__What is required__. Return each line of the records holding the string "Blender".

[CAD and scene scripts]
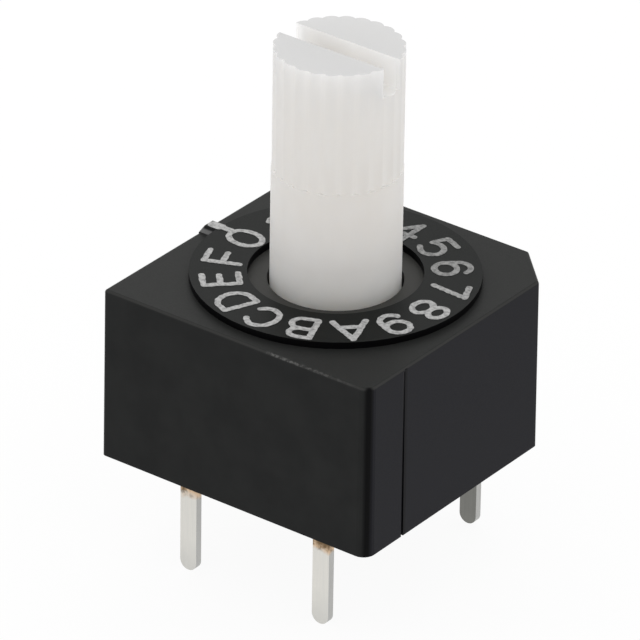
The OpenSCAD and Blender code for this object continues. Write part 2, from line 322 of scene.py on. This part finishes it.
def resin_material():
    """Cured sealing resin: dark brown, glossy and a little uneven."""
    m = Nodes("cured_resin")
    mottled = m.noise(1500, 3.0)
    m.set(Base_Color=m.ramp(mottled, [(0.3, (0.03, 0.022, 0.016)), (0.7, (0.06, 0.045, 0.03))]))
    m.set(Roughness=0.25)
    m.bump(m.noise(2500, 2.0), 0.02 * MM, 0.5)
    return m.mat


SHAFT_WHITE = (0.682, 0.666, 0.648)
SHAFT_TOP_PAINTED_SHADE = (0.632, 0.620, 0.606)
SHAFT_FOOT_PAINTED_LIGHT = (0.800, 0.780, 0.742)
SLOT_PAINTED_LIGHT = (0.715, 0.703, 0.688)
SLOT_END_PAINTED_SHADE = (0.47, 0.466, 0.462)
SLOT_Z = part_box("shaft")[1][2] / MM - 1
# Radius outside which the flutes are shaded like a plain round shaft
FLUTE_CORE = 1.86
SHAFT_SHADE = (0.660, 0.640, 0.618)
VALLEY_PAINTED_LIGHT = (0.706, 0.690, 0.672)
STEP_PAINTED_SHADE = (0.635, 0.62, 0.60)
END_WHITE = (0.645, 0.643, 0.640)


def shaft_material():
    """White moulding that lets light in, so that its fine flutes hardly show."""
    m = Nodes("shaft_white")
    cloud = m.noise(450, 2.0)
    grain = m.noise(16000, 3.0, 0.6)
    white = m.ramp(cloud, [(0.35, SHAFT_SHADE), (0.62, SHAFT_WHITE)])
    # Painted shade towards the top of the shaft, and painted light at its foot against the recess's
    # shade
    white = m.mix(m.span(m.axis("Z"), (SLOT_Z - 1) * MM, (SLOT_Z + 0.8) * MM), white, SHAFT_TOP_PAINTED_SHADE)
    white = m.mix(m.span(m.axis("Z"), (TOP_FACE + 1.2) * MM, TOP_FACE * MM), white, SHAFT_FOOT_PAINTED_LIGHT)
    # Painted light in the flutes' valleys against their shade, and painted shade on the steps at their
    # lower ends
    fluted = m.span(m.axis("Z"), (SLOT_Z - 3) * MM, (SLOT_Z - 2.99) * MM)
    valley = m.both(fluted, m.span(m.radius(), 2.0 * MM, 1.94 * MM))
    white = m.mix(valley, white, VALLEY_PAINTED_LIGHT)
    # Painted light on the walls and floor of the slot, with painted shade towards its -X end
    slot = m.both(
        m.span(m.math("ABSOLUTE", m.axis("Y")), 0.42 * MM, 0.41 * MM),
        m.span(m.axis("Z"), (SLOT_Z - 0.02) * MM, (SLOT_Z - 0.01) * MM),
    )
    slot_light_and_shade = m.mix(m.span(m.axis("X"), 0.2 * MM, -2.0 * MM), SLOT_PAINTED_LIGHT, SLOT_END_PAINTED_SHADE)
    white = m.mix(slot, white, slot_light_and_shade)
    up = m.span(m.facing("Z"), *LOOKS_UP)
    step = m.both(
        m.span(m.facing("Z"), 0.4, 0.7),
        m.span(m.axis("Z"), (SLOT_Z - 2.5) * MM, (SLOT_Z - 2.6) * MM),
        m.span(m.axis("Z"), (TOP_FACE + 0.5) * MM, (TOP_FACE + 0.6) * MM),
    )
    white = m.mix(step, white, STEP_PAINTED_SHADE)
    # The cut end is even in tone, and light enters it less than the sides
    end = m.both(up, m.span(m.axis("Z"), (SLOT_Z + 0.9) * MM, (SLOT_Z + 0.95) * MM))
    white = m.mix(end, white, END_WHITE)
    m.set(Base_Color=white)
    m.set(Roughness=m.span(grain, 0.3, 0.7, 0.45, 0.58))
    m.set(Specular_IOR_Level=0.12)
    m.set(Subsurface_Weight=m.span(end, 0.0, 1.0, 1.0, 0.15))
    m.set(Subsurface_Radius=(1.0, 0.95, 0.88), Subsurface_Scale=6.0 * MM)
    m.bump(grain, 0.003 * MM, 0.25, m.round_normal(FLUTE_CORE * MM))
    return m.mat


def rubber_material():
    """Dark rubber of the sealing ring."""
    m = Nodes("seal_rubber")
    mottled = m.noise(3000, 2.0)
    m.set(Base_Color=m.ramp(mottled, [(0.3, (0.01, 0.008, 0.008)), (0.7, (0.02, 0.016, 0.015))]))
    m.set(Roughness=0.6)
    m.bump(m.noise(14000, 3.0), 0.003 * MM, 0.5)
    return m.mat


def strip_metal(name, low, high, roughness=(0.2, 0.38)):
    """Rolled strip: fine lines along Z and a slight mottle."""
    m = Nodes(name)
    streak = m.noise(1.0, 3.0, stretch=(22000, 22000, 900))
    m.set(Base_Color=m.ramp(streak, [(0.3, low), (0.7, high)]))
    m.set(Roughness=m.span(streak, 0.3, 0.7, *roughness), Metallic=1.0)
    m.bump(streak, 0.002 * MM, 0.4)
    return m


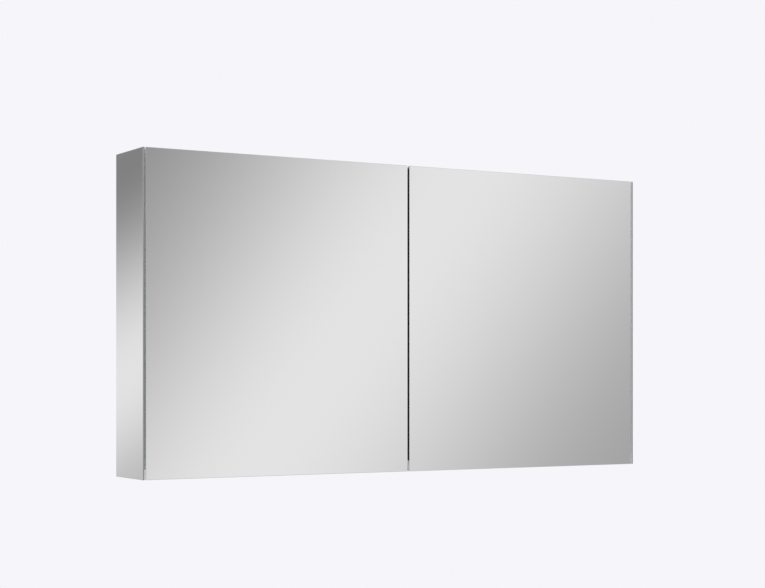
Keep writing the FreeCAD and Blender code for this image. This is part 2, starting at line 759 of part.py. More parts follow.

__Exercise result__.
The OpenSCAD and Blender code for this object continues. Write part 2, from line 322 of scene.py on. This part finishes it.
Keep writing the FreeCAD and Blender code for this image. This is part 2, starting at line 759 of part.py. More parts follow.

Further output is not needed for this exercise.